Overall the design and analysis of the jet engine is very complex process. It requires several iteration and consideration, good knowledge of the various filed such as engineering, design, analysis and software.
2)Development of efficient solar collectors
The development of efficient solar collectors is challenging engineering process. The following steps can be followed:
- Material selection: First of all suitable material is to be selected which can absorb large amount of solar energy and can transfer efficiently. The materials such as polymer, metal and composite is to be selected considering the desired properties such as high low emissivity, thermal conductivity, and high absorptivity.
- Design and modeling: After the selection of the material, it is designed and modeled. Various experiment of the material is to be done such as different angles of incidence and levels of solar irradiation.
- Fabrication: Fabrication of the material is done when the design is completed. It involves a range of techniques, such as lithography , deposition, or 3D printing, to create the collector components.
- Testing and evaluation: Once the fabrication is done, the testing and evaluation of the fabricated material is done in order to find the required output such as the amount of solar energy it can absorb, its durability, cost, efficiency etc.

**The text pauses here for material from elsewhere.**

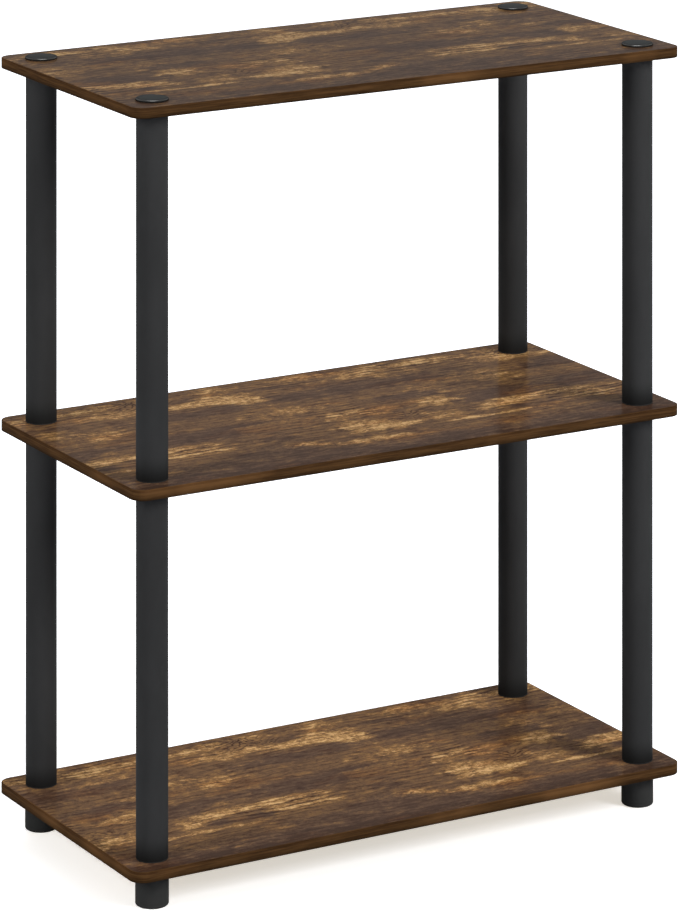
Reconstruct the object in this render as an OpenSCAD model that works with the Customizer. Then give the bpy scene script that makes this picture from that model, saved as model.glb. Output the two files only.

- Optimization: Based on the test result of the material its optimization is to be done in order to increase its efficiency. It can be done through changing the material, geometry and angle of collector.
- Commercialization: After the design is optimized and efficient efficiency is obtained. The technology need to be commercialized for the mass production of solar collectors.
Overall, the development of the efficient solar panel is tough process which requires various disciplines such as engineering, design & analysis and testing & validation.
3)Analysis and optimization of wind turbines
It involves multi discipline and consideration. The project can be completed following the below points:
- Requirements analysis: First of all in order to optimize the wind turbine, it is to identify the specification and characteristics such as efficiency, cost, reliability and output power it should have.
- Conceptual design: The conceptual design of the wind turbine is to be done after the requirement is verified. It involve selecting the horizontal or vertical axis turbine, designing the basic layout and configuration of the turbine , and determining the number of blades.
- Detailed design: After the conceptual design is done, its detail design is to be made which involves the various components such as the generator, rotor, gearbox, and tower. All the designs are done in order to meet the expected performance.
- Analysis and simulation: The simulation of the turbine is to be done by using various software to analyze the turbine’s flow characteristics and aerodynamics.
- Optimization: The optimization is performed by changing various components design or removing the configuration so that we get the required efficiency.
- Prototype testing: Once the optimization is done the prototype is made and checked in the real world scenario.
- Refinement and production: After the prototype is verified its mass production is done for the commercial use.
Overall, the analysis and optimization of the wind turbine is complex process which involves various discipline knowledge such as engineering, software, testing and validation and simulation and analysis.
4)Design and fabrication of micro-electromechanical systems (MEMS)
It requires knowledge of various fields such as mechanical engineering, electrical engineering, materials science, and physics. Following process can be followed in order to complete the project:
- Conceptual design: At first the conceptual design is to be made which involves identifying the intended application of the MEMS, , selecting the appropriate materials and defining the desired functionality.
- Simulation and modeling: This involves the process of using software tools such as COMSOL Multiphysics or ANSYS to create a virtual model of the MEMS and simulate its behavior.
- Design optimization: After the simulation and modelling is verified, its optimization is done involve modifying the design of specific components or changing the overall device configuration.
- Fabrication: The fabrication of the material is done after the design finalization.
- Testing and characterization: The testing of material is done to check the various parameters such as sensitivity, response time, and noise level.
- Integration and packaging: After they have been characterized, its integration and packaging is done for use in various application.
Overall it is tough process and required knowledge of various fields such as simulation and modeling, fabrication, design optimization, testing and characterization, and integration and packaging to develop high-performing and efficient MEMS devices.
5)Development of robotic exoskeletons
It requires various field knowledge such as mechanical engineering, electrical engineering, control systems, and materials science. The project can be done by following the below process:
- Requirements analysis: It identify the requirements and specifications that the exoskeletons need to meet which include factors power consumption, such as weight, control interfaces, and range of motion.
- Conceptual design: The conceptual design involve determining the number of joints, selecting the type of actuation, and configuration of the exoskeleton and designing the basic layout .
- Detailed design: After the conceptual design, its detailed design is to be made which involves selecting specific components such as the motors, control systems, and sensors, and designing them to meet the performance and efficiency requirements.
- Analysis and simulation: After the detailed design is done, its analysis and simulation is done using various computer-aided design (CAD) software to model the exoskeleton, and to simulate its motion, dynamics, and control.
- Prototype testing: The prototype testing is done in the laboratory in order to find the required result.
- Refinement and production: After the prototype is ready, its production is done for various application.
Overall, it is a complex and interdisciplinary process which requires a combination of engineering expertise, simulation and analysis tools, and testing and validation techniques to develop a high-performing exoskeleton design.